Intellectual Property: Securing the Crown Jewels

For a vast number of startups, their most valuable asset isn't physical—it's their intellectual property (IP). This could be code, a patented invention, a brand name, or a secret algorithm. As an investor, you need to be absolutely certain that the company owns its IP, free and clear. If they don't, you're investing in an empty shell.

The key document here is the Confidential Information and Invention Assignment Agreement (CIIAA). Every single person who has ever worked for the company, from the founders to the interns to outside contractors, must have signed one. This agreement legally transfers the ownership of any IP they created for the company to the company. I can't stress this enough. I have seen deals fall apart at the last minute because a key engineer who left the company a year prior never signed their CIIAA, creating a cloud over the ownership of the core product.

Beyond assignment agreements, you should also inquire about any patents, trademarks, or copyrights the company has filed or been granted. Verify their status and check for any potential conflicts. It’s also wise to understand if the company’s technology relies on any open-source software. While common, some open-source licenses have "copyleft" provisions that could force the company to make its own proprietary code public, which would be a disaster. This isn't about becoming an IP lawyer, but about asking the right questions to ensure the company's most precious assets are secure.

A close-up shot of a person's hands pointing to a clause in a legal contract.
Every line in a contract tells a story. Due diligence is about reading them all.Source: RDNE Stock project / pexels

Contracts, Compliance, and Conflicts

A business is a collection of relationships, and those relationships are governed by contracts. Reviewing a startup's key agreements gives you a real-world look into its health and potential liabilities. You're looking for anything out of the ordinary that could pose a risk to the business's growth or financial stability. This includes customer contracts, supplier agreements, leases, and any loan documents.
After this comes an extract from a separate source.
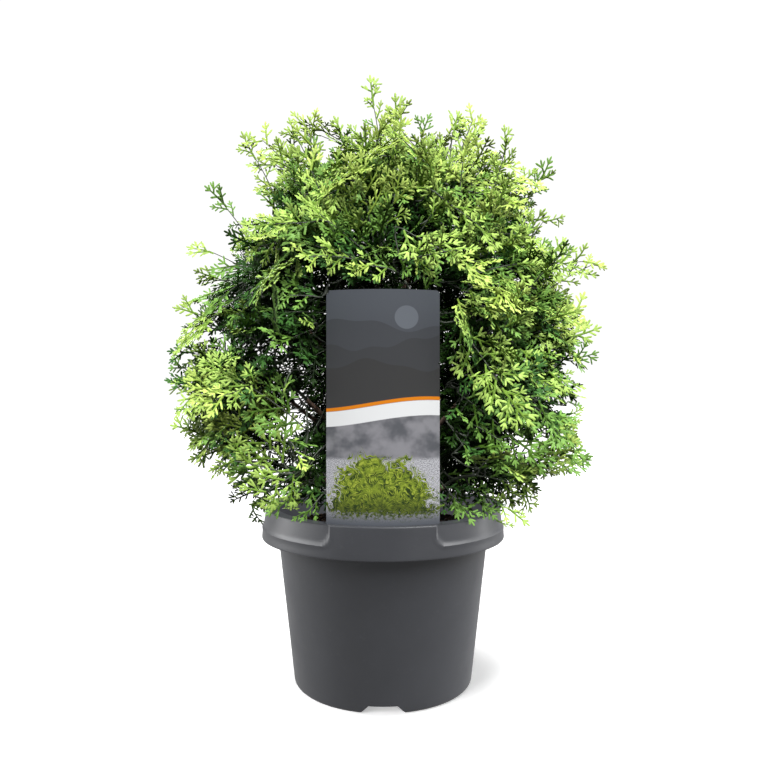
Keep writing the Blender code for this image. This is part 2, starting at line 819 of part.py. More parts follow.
def main():
    clear_scene()
    parts = make_collection("potted_hinoki_cypress")
    cutters = make_collection("cutters")
    grey = plain_material("pot_plastic", (0.045, 0.047, 0.052), 0.45)
    peat = plain_material("potting_soil", (0.045, 0.028, 0.018), 0.95)
    bark = plain_material("bark", (0.16, 0.085, 0.05), 0.85)
    green = plain_material("foliage", (0.16, 0.30, 0.045), 0.6)
    paper = plain_material("card", (0.06, 0.06, 0.065), 0.35)
    make_pot(parts, cutters, grey)
    make_soil(parts, peat)
    make_card(parts, paper)
    make_tree(parts, cutters, bark, green)


main()
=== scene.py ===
import math
import random
from collections import namedtuple

import bmesh
import bpy
import numpy as np
from mathutils import Matrix, Vector, noise


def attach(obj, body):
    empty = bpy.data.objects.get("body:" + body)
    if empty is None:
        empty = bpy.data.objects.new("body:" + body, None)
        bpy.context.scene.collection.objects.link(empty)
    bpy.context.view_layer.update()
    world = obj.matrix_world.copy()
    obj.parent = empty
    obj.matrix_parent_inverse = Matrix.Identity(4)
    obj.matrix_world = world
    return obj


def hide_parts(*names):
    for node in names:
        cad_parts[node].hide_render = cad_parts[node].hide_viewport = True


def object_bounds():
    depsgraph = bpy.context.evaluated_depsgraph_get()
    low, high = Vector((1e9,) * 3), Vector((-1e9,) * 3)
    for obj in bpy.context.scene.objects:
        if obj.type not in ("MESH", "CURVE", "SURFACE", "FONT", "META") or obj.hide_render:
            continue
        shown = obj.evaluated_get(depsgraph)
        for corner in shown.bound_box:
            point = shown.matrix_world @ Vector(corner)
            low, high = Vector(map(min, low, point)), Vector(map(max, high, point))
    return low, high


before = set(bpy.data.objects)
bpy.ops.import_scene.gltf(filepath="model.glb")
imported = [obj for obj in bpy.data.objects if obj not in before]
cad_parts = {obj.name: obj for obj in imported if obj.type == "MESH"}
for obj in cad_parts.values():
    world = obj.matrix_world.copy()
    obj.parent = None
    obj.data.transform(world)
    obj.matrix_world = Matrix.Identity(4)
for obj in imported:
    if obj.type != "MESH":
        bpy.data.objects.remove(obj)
solids_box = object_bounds()

# The studio: a white floor that runs out of sight, a bright backdrop, a high key light and a
# back light for the plant alone, wide soft lights for pot, card and floor, and a tall strip
# at each side. The camera stands level with the lower crown, half a metre from the card.
CAMERA_AWAY = 0.573
CAMERA_HEIGHT = 0.2315
CAMERA_LENS = 33.75
CAMERA_SENSOR = 36.0
FLOOR_SIDE = 14.0
FLOOR_WHITE = (0.93, 0.93, 0.93)
FLOOR_BOUNCE = (0.045, 0.045, 0.045)
FLOOR_ROUGHNESS = 0.9
FLOOR_GLOW = 0.44
FLOOR_IN_GLOSS = 0.75
SKY_COLOUR = (0.93, 0.97, 1.0)
SKY_LIGHT = 0.012
SKY_IN_GLOSS = 0.34
SKY_SEEN = 1.05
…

Start with the big ones. Are there a few key customers that make up most of the revenue? You need to see those contracts. Do they have long-term commitments, or could they walk away tomorrow? On the flip side, are there any burdensome agreements with suppliers that lock the company into unfavorable terms? Also, take a look at the office lease. You want to make sure there are no hidden clauses or personal guarantees from the founders that could cause problems later.

Finally, you need to ask about any litigation or regulatory issues, past or present. Is the company being sued? Is it under investigation by a government agency? Even a minor lawsuit can be a major distraction and drain on resources. In the same vein, ensure the company is compliant with all relevant industry regulations, especially concerning data privacy (like GDPR or CCPA) if they handle user data. A clean bill of health here is a strong signal of a well-managed and low-risk operation.

A Final Thought on the Process

Going through legal due diligence might feel like you're being overly skeptical or even a bit adversarial, but it's truly one of the most helpful things you can do for a startup. By asking these tough questions, you force a level of discipline and organization that will benefit the company immensely in the long run. You're helping them get their house in order for future investors, partners, and even potential acquirers.

Don't be afraid to ask for help. Engaging a lawyer who specializes in early-stage investments can be invaluable. They know exactly what to look for and can spot issues you might miss. See it as a small cost to protect a much larger investment. At the end of the day, angel investing is a partnership. And the strongest partnerships are built on a foundation of transparency, understanding, and trust—all of which begin with thorough, thoughtful due diligence.